Daripada berdebat di kolom komentar, lebih baik bertemu secara
langsung untuk mendiskusikan permasalahan tersebut. Hal ini jauh lebih baik
karena berdebat sendiri merupakan salah satu cara berdakwah yang diperkenankan
Allah SWT, sebagaimanya firman-Nya Surah An-Nahl: 125 berikut; “Serulah (manusia) kepada jalan Tuhanmu dengan
hikmah dan pelajaran yang baik dan bantahlah mereka dengan cara yang baik.”
Namun ada beberapa hal yang harus diperhatikan sebelum memutuskan
untuk berdebat/berdiskusi. Pertama, harus menggunakan perkataan yang baik;
tidak mengandung celaan, kata-kata kasar, atau perkataan yang menyinggung
lainnya. Kedua, mengetahui siapa yang menjadi partner debat; apakah dia memang
ingin mencari kebenaran, seseorang yang senang berdebat, atau pihak-pihak
tertentu yang ingin menyerang/menjatuhkan Islam. Dan yang terakhir, tidak
mendebatkan sesuatu yang mudharat dan makruh, semisal mendebat Allah dan ayat-ayat-Nya.
Candu
Tidak seperti google yang menampilkan informasi ketika kita
mencarinya, media sosial justru menampilkan beragam informasi melalui akun-akun
tertentu sebagai perantaranya. Ada milyaran informasi menarik yang diunggah
setiap hari, yang apabila kita terlena, maka habislah kesempatan untuk
menikmati kelezatan-kelezatan ukhrawi. Salah satunya menghafal dan mempelajari
Al Qur’an.
Padahal Fudhail bin Iyadh dari generasi Tabi’in berkata: “Penghafal al-Quran adalah pembawa bendera
Islam. sangat tidak layak baginya larut dalam senda guarau sebagaimana
orang-orang yang bersenda gurau, dan tidak layak baginya larut dalam keadaan
alpa seperti orang yang alpa. Tidak layak juga baginya larut dalam kelalaian
dan permainan bersama orang yang lalai.”
Bercengkerama dengan media sosial boleh saja, tetapi harus proporsional.
Dan sebagai pembawa bendera Islam, tentu kita harus bisa menentukan prioritas
utama dalam hidup, yakni bercengkerama dengan Al Qur’an.

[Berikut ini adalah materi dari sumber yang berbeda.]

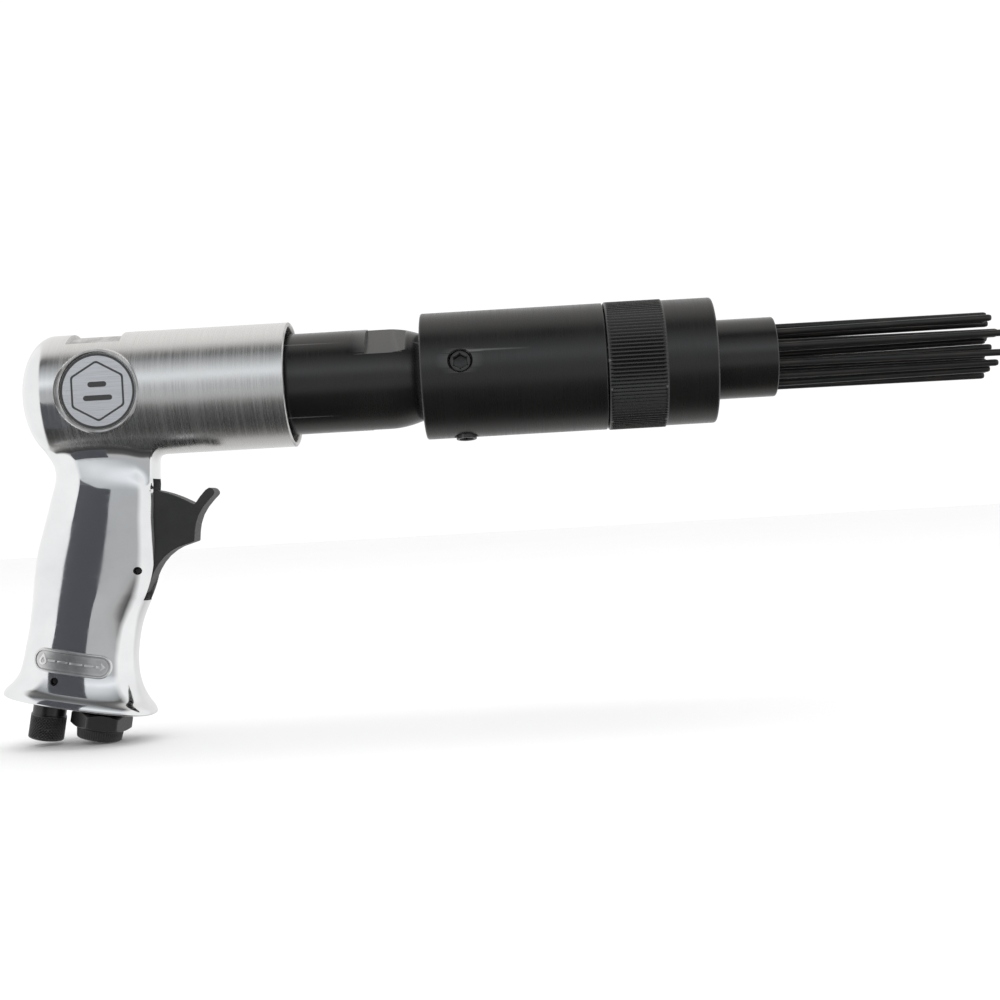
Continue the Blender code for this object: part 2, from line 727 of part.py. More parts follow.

Demikian beberapa tantangan dan pantangan yang harus dan tidak
boleh dilakukan oleh keluarga Qur’ani dalam menggunakan media sosial. Semoga Al
Qur’an senantiasa melindungi kita dari kesesatan dan kemudharatan. Sehingga
semua orang mampu menikmati indahnya Keluarga Qur’ani.